Your task is to copy a single run of lines that starts at the line with "for node, solid" and stops at the line with "obj.data.transform(world)", keeping both ends. Copy nothing else.

Raw data ▸

________________________________________

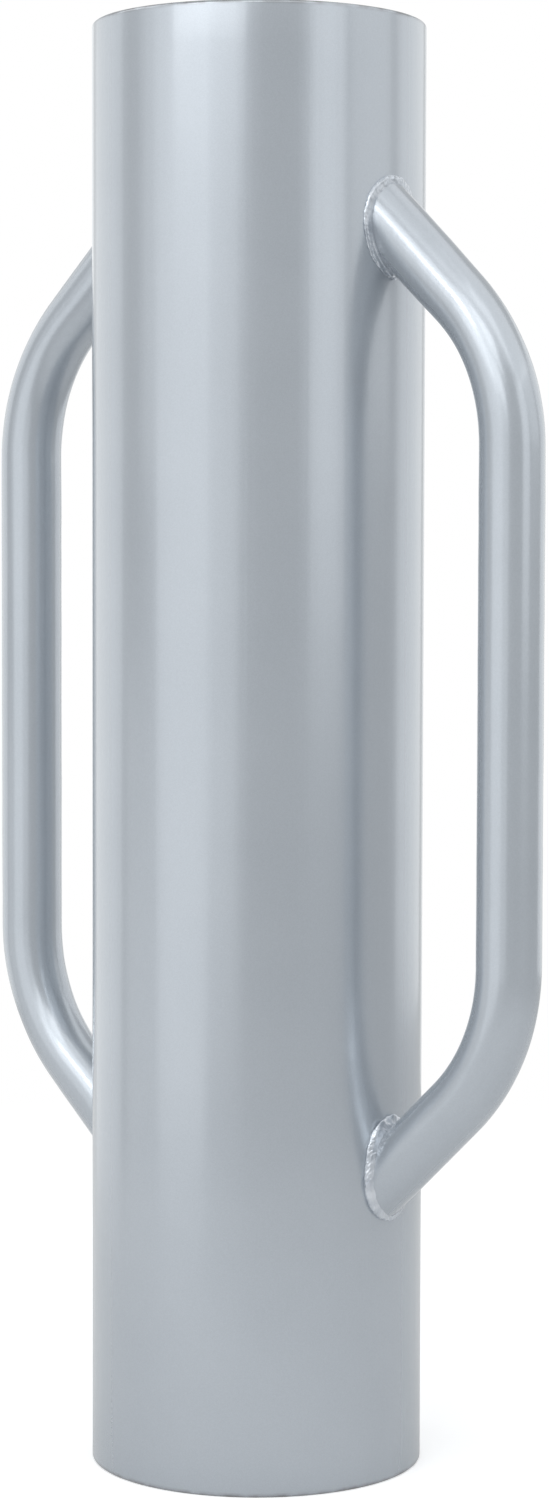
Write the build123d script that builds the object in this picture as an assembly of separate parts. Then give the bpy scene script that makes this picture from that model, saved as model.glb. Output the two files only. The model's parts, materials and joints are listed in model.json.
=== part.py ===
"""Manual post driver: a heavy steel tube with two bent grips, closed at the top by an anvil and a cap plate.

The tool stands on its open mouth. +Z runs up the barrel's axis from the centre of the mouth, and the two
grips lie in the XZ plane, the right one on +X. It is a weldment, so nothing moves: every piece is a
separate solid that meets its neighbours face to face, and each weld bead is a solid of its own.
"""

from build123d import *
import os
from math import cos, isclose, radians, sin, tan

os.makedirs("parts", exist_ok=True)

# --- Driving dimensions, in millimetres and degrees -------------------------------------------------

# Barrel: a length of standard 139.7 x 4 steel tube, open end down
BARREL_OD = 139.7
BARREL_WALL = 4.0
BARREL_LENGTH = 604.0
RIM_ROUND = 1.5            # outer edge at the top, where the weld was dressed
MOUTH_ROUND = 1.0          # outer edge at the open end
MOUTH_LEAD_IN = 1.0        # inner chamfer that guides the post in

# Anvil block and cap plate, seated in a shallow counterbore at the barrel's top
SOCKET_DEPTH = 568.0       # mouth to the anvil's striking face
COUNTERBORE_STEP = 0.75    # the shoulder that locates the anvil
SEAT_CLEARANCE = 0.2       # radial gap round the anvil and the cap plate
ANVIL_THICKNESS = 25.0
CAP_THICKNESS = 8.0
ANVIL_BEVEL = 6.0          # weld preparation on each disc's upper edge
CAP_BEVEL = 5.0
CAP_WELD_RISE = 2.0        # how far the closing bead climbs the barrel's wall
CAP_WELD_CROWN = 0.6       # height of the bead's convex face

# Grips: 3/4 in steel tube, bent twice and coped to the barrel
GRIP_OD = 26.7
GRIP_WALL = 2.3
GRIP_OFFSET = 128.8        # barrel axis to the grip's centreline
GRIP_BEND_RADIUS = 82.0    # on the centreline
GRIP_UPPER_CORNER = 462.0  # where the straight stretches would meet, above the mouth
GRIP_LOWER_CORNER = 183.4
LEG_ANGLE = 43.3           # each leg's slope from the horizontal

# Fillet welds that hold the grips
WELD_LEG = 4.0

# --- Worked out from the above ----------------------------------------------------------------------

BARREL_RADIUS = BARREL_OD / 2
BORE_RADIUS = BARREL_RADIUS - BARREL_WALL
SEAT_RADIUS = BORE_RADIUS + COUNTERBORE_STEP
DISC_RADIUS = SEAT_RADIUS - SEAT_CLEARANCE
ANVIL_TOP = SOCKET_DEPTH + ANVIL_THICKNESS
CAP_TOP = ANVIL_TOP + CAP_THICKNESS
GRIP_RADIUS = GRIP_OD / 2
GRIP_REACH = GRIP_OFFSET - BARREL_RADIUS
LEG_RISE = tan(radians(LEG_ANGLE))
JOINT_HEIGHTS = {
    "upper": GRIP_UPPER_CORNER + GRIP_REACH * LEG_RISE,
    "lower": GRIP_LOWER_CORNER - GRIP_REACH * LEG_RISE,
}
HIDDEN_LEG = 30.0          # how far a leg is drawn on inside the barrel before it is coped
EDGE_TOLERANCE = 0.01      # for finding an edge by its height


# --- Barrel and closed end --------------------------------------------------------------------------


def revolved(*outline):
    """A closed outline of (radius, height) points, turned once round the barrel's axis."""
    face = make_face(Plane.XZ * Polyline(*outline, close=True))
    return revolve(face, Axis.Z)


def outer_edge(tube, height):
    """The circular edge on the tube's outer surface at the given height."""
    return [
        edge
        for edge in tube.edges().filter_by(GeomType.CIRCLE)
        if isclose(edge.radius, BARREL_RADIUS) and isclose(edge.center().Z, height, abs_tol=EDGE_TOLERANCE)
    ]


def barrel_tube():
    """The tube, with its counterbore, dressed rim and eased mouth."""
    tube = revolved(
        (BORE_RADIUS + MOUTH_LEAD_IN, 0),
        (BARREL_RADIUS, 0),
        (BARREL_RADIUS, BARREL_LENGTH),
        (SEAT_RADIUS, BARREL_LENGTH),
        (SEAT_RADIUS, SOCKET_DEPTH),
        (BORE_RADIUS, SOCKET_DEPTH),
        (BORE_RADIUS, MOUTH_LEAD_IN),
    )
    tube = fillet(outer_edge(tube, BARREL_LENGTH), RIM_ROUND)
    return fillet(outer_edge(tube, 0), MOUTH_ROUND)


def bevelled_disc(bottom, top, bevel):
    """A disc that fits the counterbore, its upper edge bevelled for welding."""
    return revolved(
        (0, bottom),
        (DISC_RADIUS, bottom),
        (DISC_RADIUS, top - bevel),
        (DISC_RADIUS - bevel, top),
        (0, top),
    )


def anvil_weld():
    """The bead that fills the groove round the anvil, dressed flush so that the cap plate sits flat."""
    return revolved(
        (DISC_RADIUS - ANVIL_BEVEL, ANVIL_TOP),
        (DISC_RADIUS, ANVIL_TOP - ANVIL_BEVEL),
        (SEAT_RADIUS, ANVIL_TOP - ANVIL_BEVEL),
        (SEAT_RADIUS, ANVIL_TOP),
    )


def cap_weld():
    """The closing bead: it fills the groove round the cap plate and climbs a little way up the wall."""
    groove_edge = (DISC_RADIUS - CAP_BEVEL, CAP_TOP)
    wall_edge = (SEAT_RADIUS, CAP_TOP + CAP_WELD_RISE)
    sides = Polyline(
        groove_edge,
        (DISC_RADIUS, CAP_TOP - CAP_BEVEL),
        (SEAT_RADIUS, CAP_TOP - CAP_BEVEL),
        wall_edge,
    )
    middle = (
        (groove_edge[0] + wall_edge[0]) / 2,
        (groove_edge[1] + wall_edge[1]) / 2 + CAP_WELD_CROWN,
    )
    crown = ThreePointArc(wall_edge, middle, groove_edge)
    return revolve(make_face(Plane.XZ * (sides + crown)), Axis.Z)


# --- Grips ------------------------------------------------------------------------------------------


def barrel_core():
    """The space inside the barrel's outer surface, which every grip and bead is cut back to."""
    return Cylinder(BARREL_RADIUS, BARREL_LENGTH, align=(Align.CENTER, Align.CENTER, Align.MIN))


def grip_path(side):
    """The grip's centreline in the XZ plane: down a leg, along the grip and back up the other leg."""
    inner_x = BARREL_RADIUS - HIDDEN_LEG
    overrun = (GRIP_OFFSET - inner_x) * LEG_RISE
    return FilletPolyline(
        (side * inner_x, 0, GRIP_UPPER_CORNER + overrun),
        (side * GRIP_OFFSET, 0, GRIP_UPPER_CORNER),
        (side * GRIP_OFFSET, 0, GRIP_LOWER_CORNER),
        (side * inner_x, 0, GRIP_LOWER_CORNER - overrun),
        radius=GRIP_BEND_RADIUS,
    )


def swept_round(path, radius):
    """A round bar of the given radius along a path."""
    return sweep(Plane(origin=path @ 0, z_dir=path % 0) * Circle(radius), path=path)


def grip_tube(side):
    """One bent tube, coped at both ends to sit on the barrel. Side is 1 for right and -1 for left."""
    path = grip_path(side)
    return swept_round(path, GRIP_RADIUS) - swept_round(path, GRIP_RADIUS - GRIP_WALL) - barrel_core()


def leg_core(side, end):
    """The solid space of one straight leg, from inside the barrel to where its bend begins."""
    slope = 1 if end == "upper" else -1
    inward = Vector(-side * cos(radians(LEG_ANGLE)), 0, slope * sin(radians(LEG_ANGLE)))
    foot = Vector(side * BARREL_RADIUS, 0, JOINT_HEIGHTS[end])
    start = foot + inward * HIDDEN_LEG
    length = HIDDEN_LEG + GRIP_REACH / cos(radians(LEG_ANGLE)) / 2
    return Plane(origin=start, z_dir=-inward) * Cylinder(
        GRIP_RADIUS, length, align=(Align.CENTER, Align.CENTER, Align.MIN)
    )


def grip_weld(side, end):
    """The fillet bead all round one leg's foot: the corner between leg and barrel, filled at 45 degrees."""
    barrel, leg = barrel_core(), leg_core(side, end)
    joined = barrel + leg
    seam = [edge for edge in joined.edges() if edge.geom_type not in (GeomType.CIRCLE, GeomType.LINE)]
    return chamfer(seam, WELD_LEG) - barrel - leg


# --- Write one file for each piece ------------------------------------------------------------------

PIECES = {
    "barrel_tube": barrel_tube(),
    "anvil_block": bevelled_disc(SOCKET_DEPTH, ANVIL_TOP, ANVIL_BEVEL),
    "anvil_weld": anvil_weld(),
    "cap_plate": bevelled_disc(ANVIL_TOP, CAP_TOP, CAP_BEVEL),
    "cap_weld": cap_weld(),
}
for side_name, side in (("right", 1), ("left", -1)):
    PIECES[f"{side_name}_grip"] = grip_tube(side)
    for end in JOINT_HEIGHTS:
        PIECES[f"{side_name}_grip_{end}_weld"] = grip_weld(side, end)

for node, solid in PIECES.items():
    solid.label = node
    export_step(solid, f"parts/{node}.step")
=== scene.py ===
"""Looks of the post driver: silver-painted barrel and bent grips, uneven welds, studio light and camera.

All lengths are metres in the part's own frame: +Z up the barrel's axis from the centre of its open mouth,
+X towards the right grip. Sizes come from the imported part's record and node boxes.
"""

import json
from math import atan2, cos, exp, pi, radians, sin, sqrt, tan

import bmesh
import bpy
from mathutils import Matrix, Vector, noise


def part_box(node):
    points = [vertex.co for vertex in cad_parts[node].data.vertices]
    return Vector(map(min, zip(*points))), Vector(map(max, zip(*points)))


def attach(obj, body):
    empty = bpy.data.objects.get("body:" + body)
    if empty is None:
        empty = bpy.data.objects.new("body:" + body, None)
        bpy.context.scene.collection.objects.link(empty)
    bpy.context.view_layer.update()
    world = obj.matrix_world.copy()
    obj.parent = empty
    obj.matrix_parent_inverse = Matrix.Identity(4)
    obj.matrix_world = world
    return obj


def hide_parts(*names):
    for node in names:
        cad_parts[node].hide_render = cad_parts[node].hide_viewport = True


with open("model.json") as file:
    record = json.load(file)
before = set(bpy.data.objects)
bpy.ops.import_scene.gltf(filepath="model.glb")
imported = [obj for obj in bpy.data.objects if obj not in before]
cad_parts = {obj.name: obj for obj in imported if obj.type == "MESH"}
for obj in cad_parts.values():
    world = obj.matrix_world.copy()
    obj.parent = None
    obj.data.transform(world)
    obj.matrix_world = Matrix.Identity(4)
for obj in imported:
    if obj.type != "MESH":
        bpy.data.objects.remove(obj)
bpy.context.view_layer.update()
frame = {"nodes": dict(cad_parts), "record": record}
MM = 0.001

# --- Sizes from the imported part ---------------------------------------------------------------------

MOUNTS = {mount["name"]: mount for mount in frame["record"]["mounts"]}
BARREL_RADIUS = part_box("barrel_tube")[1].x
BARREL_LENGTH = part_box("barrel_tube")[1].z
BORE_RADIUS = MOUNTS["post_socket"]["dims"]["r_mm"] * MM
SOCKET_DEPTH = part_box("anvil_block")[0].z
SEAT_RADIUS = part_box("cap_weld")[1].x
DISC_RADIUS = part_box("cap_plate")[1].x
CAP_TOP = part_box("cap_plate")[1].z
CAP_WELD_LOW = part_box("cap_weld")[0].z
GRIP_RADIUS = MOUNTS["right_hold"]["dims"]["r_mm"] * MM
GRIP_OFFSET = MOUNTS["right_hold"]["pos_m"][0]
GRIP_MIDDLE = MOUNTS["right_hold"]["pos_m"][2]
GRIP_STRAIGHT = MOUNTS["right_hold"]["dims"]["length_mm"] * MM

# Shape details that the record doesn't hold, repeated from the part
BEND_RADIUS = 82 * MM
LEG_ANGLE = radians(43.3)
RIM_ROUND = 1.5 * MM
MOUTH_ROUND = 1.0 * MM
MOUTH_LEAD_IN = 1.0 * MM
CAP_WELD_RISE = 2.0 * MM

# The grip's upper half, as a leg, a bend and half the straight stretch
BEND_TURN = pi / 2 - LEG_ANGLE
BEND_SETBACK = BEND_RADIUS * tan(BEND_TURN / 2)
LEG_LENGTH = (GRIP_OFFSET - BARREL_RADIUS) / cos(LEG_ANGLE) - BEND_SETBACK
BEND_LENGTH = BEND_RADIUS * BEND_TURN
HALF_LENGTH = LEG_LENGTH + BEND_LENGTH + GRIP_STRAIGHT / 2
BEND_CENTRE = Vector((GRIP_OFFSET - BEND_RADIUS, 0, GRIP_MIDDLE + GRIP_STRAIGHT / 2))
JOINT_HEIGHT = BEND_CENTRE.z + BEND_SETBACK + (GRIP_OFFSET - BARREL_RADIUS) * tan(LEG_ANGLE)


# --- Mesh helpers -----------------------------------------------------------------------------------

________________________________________

Written answer ▸
for node, solid in PIECES.items():
    solid.label = node
    export_step(solid, f"parts/{node}.step")
=== scene.py ===
"""Looks of the post driver: silver-painted barrel and bent grips, uneven welds, studio light and camera.

All lengths are metres in the part's own frame: +Z up the barrel's axis from the centre of its open mouth,
+X towards the right grip. Sizes come from the imported part's record and node boxes.
"""

import json
from math import atan2, cos, exp, pi, radians, sin, sqrt, tan

import bmesh
import bpy
from mathutils import Matrix, Vector, noise


def part_box(node):
    points = [vertex.co for vertex in cad_parts[node].data.vertices]
    return Vector(map(min, zip(*points))), Vector(map(max, zip(*points)))


def attach(obj, body):
    empty = bpy.data.objects.get("body:" + body)
    if empty is None:
        empty = bpy.data.objects.new("body:" + body, None)
        bpy.context.scene.collection.objects.link(empty)
    bpy.context.view_layer.update()
    world = obj.matrix_world.copy()
    obj.parent = empty
    obj.matrix_parent_inverse = Matrix.Identity(4)
    obj.matrix_world = world
    return obj


def hide_parts(*names):
    for node in names:
        cad_parts[node].hide_render = cad_parts[node].hide_viewport = True


with open("model.json") as file:
    record = json.load(file)
before = set(bpy.data.objects)
bpy.ops.import_scene.gltf(filepath="model.glb")
imported = [obj for obj in bpy.data.objects if obj not in before]
cad_parts = {obj.name: obj for obj in imported if obj.type == "MESH"}
for obj in cad_parts.values():
    world = obj.matrix_world.copy()
    obj.parent = None
    obj.data.transform(world)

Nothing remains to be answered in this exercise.